** Begin Given material **

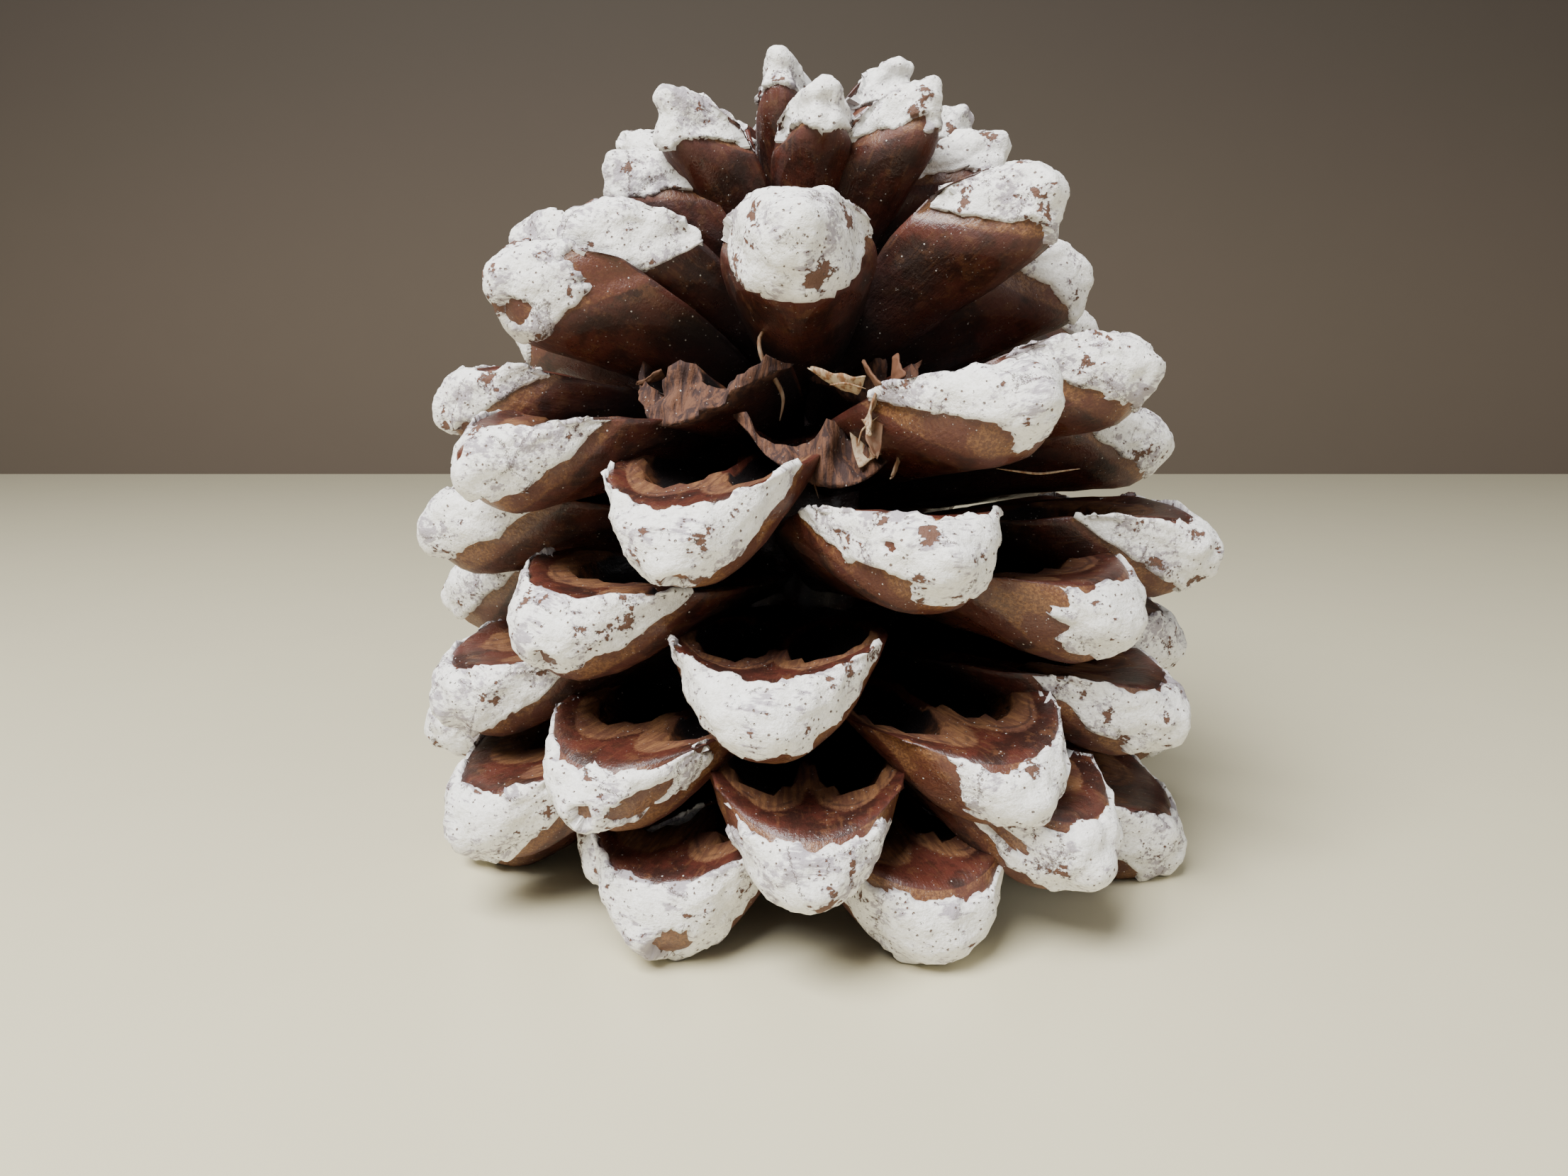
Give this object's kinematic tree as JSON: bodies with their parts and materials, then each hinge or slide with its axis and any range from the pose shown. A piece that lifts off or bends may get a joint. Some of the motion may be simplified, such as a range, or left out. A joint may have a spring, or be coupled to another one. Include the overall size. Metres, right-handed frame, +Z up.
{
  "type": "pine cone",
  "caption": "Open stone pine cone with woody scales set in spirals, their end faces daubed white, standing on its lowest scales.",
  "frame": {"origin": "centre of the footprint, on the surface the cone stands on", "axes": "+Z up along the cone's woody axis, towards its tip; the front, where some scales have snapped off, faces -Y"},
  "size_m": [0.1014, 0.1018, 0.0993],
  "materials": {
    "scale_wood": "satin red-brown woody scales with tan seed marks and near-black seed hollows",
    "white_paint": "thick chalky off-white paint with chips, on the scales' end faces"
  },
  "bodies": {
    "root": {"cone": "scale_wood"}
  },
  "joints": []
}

** End Given material **

◆ What to work on ◆
From the data above, extract every line in its exact form.

◆ The response ◆
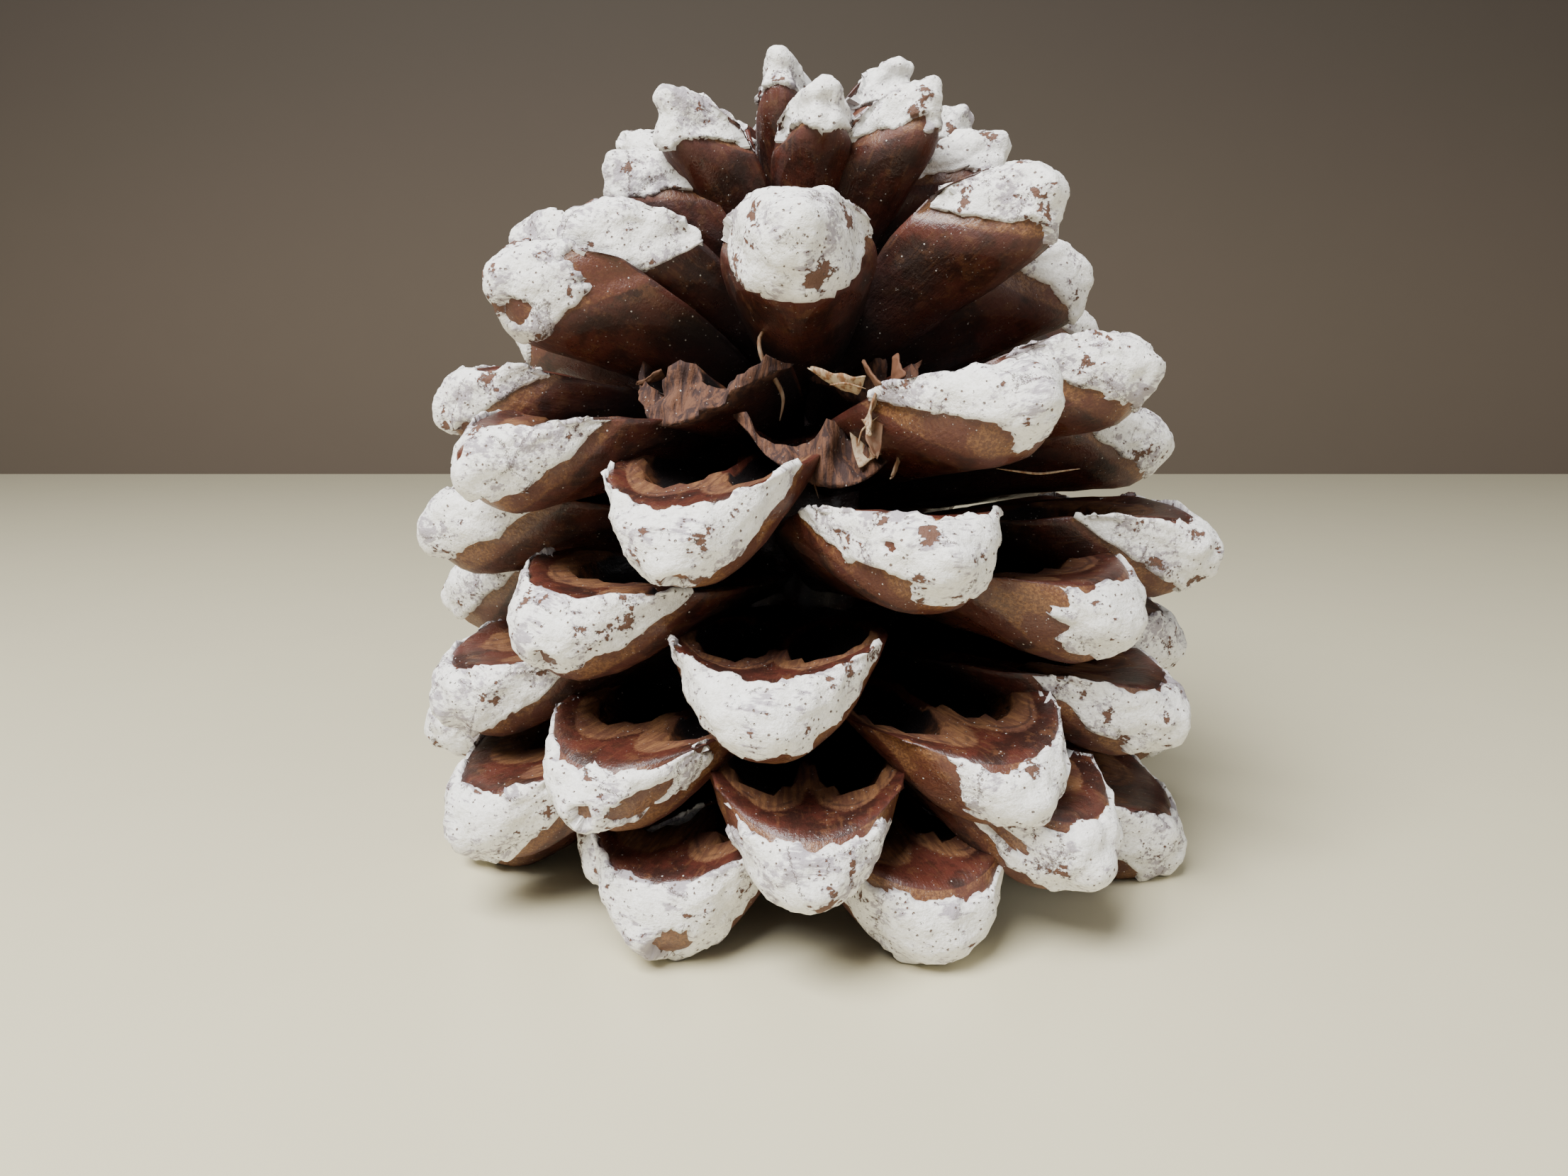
Give this object's kinematic tree as JSON: bodies with their parts and materials, then each hinge or slide with its axis and any range from the pose shown. A piece that lifts off or bends may get a joint. Some of the motion may be simplified, such as a range, or left out. A joint may have a spring, or be coupled to another one. Include the overall size. Metres, right-handed frame, +Z up.
{
  "type": "pine cone",
  "caption": "Open stone pine cone with woody scales set in spirals, their end faces daubed white, standing on its lowest scales.",
  "frame": {"origin": "centre of the footprint, on the surface the cone stands on", "axes": "+Z up along the cone's woody axis, towards its tip; the front, where some scales have snapped off, faces -Y"},
  "size_m": [0.1014, 0.1018, 0.0993],
  "materials": {
    "scale_wood": "satin red-brown woody scales with tan seed marks and near-black seed hollows",
    "white_paint": "thick chalky off-white paint with chips, on the scales' end faces"
  },
  "bodies": {
    "root": {"cone": "scale_wood"}
  },
  "joints": []
}